Attracting photo customers

The process of consumer education comes before critical mass. Longs Drug Stores category manager Dave Cahoon observed: “These kiosks provide a self-service component of making prints and enlargements as well as offering some digitization capabilities. It allows the customer to experiment on their own in the store.”

That kind of experimenting is a first step toward converting photographers to try even more ways to utilize their favorite photos. “The great thing about digital services is that it carries a potential benefit of increasing picture-taking and sharing that is additive, not in lieu of,” explained Eastman Kodak’s Carry Briddon, general manager of sales strategic accounts and vice president of consumer imaging. Briddon pointed out that for the past two years, Kodak has focused on easy ways for customers to share their photographs. “Since there is evidence that sharing pictures has a direct impact on people taking more pictures, Kodak is working hard to build consumer awareness and drive trial and usage for the core of Kodak digital services,” he said. That includes Picture Maker, Picture CD, Kodak and AOL’s ‘You’ve Got Pictures” and Picture Disk. This array of digital services is offered through Kodak’s Qualex outlab services. In most cases, comparable services are available through Fujicolor.

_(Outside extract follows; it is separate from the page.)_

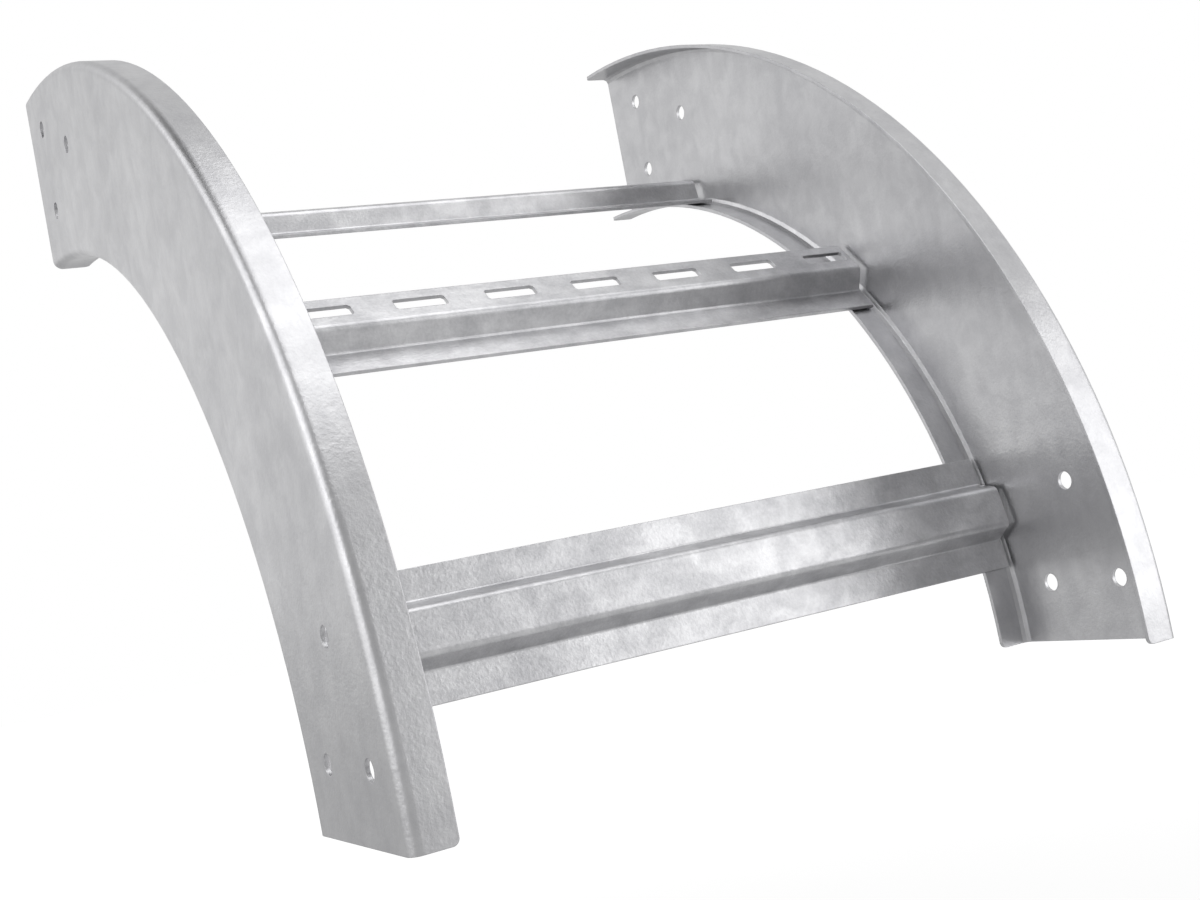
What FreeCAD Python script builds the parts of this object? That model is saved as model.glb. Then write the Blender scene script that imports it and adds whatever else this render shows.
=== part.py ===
"""Cable ladder bend: an outside riser that turns a cable run through a quarter circle.

Five pieces of galvanised sheet steel: two curved side rails folded to a channel, and three
folded rungs welded between them.  Millimetres, +Z up.  X runs across the bend, from the left
rail to the right one.  The bend turns about the X axis: its lower end points down at the front
(-Y) and its upper end points level to the back (+Y), so the rounded outside faces up and forwards.
The pieces are drawn about the bend's axis, and then moved so that the origin is the middle of the
lower end, between the rails and at half their height.
"""
import FreeCAD, Part

import math
import os

# Driving dimensions of the bend
OVERALL_WIDTH = 390.0          # across the outer faces of the two rails
INNER_RADIUS = 300.0           # of the rails' inner edge
BEND_ANGLE = 90.0              # degrees that the cable run turns through

# Side rails
RAIL_HEIGHT = 100.0            # from the inner flange's face to the outer flange's face
RAIL_SHEET = 2.0
OUTER_FLANGE = 19.0            # flange widths, over the web's outer face
INNER_FLANGE = 19.0
RAIL_FOLD = 3.0                # inside radius of the folds
FLANGE_CORNER = 3.0            # rounding of the flanges' free corners

# Holes for the splice plates, three at each end of each web
HOLE_DIAMETER = 9.0
PAIR_FROM_END = 30.0           # the two holes side by side
PAIR_SPACING = 46.0
THIRD_FROM_END = 80.0          # the single hole, on the middle of the web

# Rungs
RUNG_SHEET = 2.0
RUNG_WIDTH = 60.0              # over both brims of the plain rung
RUNG_HEIGHT = 14.0
CROWN_WIDTH = 20.6             # over the corners of the hat's top
HAT_FOOT = 30.6                # over the corners where the hat's walls meet the brims
FREE_EDGE = 12.1               # from a slotted rung's middle plane to its crown's free edge
RUNG_FOLD = 1.5                # inside radius of the folds
RUNG_END_GAP = 0.3             # from each end of a rung to the start of the rail's fold
FIRST_RUNG = 13.2              # degrees round the bend from the lower end to the lower rung
RUNG_STEP = 31.5               # degrees from one rung to the next

# Slots for cable ties, in a row along the crown of the upper and the middle rung
SLOT_COUNT = 8
SLOT_FROM_END = 16.45          # from each end of the rung to the middle of the nearest slot
SLOT_OFFSET = 2.0              # from the rung's middle plane towards the free edge
SLOT_LENGTH = 27.5
SLOT_WIDTH = 8.0
SLOT_CORNER = 1.2              # cut off each corner

# Working values
CUT_MARGIN = 2.0               # how far a drill or a slot cutter reaches past the sheet
SAME_LENGTH = 0.2              # lengths closer than this count as equal

OUTER_RADIUS = INNER_RADIUS + RAIL_HEIGHT
MIDDLE_RADIUS = (INNER_RADIUS + OUTER_RADIUS) / 2
INSIDE_WIDTH = OVERALL_WIDTH - 2 * RAIL_SHEET
RUNG_LENGTH = INSIDE_WIDTH - 2 * (RAIL_FOLD + RUNG_END_GAP)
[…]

One of the effects of incremental growth in outlab digitization–that is, when traditional silver halide film is processed into CDs, disks or as uploads–is a rise in the average processing order at retail. As Cahoon of Longs noted, this has driven increases in both economy and premium processing business. Hively of Walgreens pointed out: “We look at digital services as incremental sales. There is definitely a lot of interest and customers frequently ask about it. It’s picking up.”

For its part, CVS plans to offer several promotions on these products throughout the year. It also plans to roll out several new offerings this summer, with more details to be announced this month.

So far, Briddon reports that approximately 5 percent of all customer orders received by Kodak’s Qualex photofinishing subsidiary include Kodak digital services. Consumer awareness is still low in terms of the availability of services, and functional awareness (knowing what the service is and how it actually works) is even lower. Building awareness of Kodak’s digital services is a primary objective of this manufacturer’s advertising and communications plans. Those plans include the new Kodak Picture Center, an interactive “electronic salesperson” slated to arrive in stores this summer. It will guide the customer through choices and generate a bag with tracking information.

A key benefit of the new Picture Center kiosk is the ability of retailers to educate individual consumers about new digital technology at the time they drop off film. During recent market tests, the percentage of consumers selecting incremental digital services was significantly higher at retail locations equipped with Kodak Picture Center kiosks compared with those that were not, according to Briddon. “Also, new innovations in digital mini-labs and on-site upload capability are enabling one-hour photo outlets to participate in this rush to provide consumers with digital services,” added Briddon.

On the horizon

Meanwhile, Fujifilm USA also is gearing up for more digital services business. It recently introduced Fuji-color CD in the U.S. market, offering consumers another way to view and edit their photos. Fuji has also re-designed its online Internet photo service,, and added a more powerful navigator to expedite the loading and viewing of consumers password-protected photos. For its copy-enhancement kiosk Aladdin, the product line has been expanded with two new space-saving models and new software. The new models are part of the Aladdin Picture Center concept, which allows a chain of connectivity: Aladdin accepts input from print, film and digital sources, or allows transfer of images to Fujicolor CDs.

Pixel Magic (Photo Ditto) is now offering its fourth generation product, which includes among other new features a cropping tool (and text-moving tool) that is operated with the tip of a finger. This is a good step in the direction of making these services easier to understand and use.

Drug chains can’t afford to be complacent about their share of these new services. “Consumers have been exposed to print-to-print services and drug stores are now realizing that they need to be poised to offer services to handle those expectations,” observed Laura Oles, vice president of marketing for Pixel Magic. “If you lose customers’ digital business, you risk losing all their business.”

Cahoon at Longs cited the threat from new directions. “Internet-based processors such as ophoto or are, in my opinion, targeting traditional silver halide processing, which has been the mainstay of our business,” said Cahoon. “While they give the impression that they are focusing on digital, I believe that they are really after the traditional business. We will need to consider ways to protect our turf against this new niche.”

So far, although the U.S. film industry encompasses approximately 800 million rolls of film a year, the total industry yield for current digital penetration is still a small percentage. Nonetheless, as Briddon pointed out, “Through building consumer awareness and generating trial and usage, the percentage of total orders requesting digital services has the potential to grow to double-digit percentages by the end of this year.”

With vigilance in the face of interlopers, drug chains will be in a good position to realize those numbers.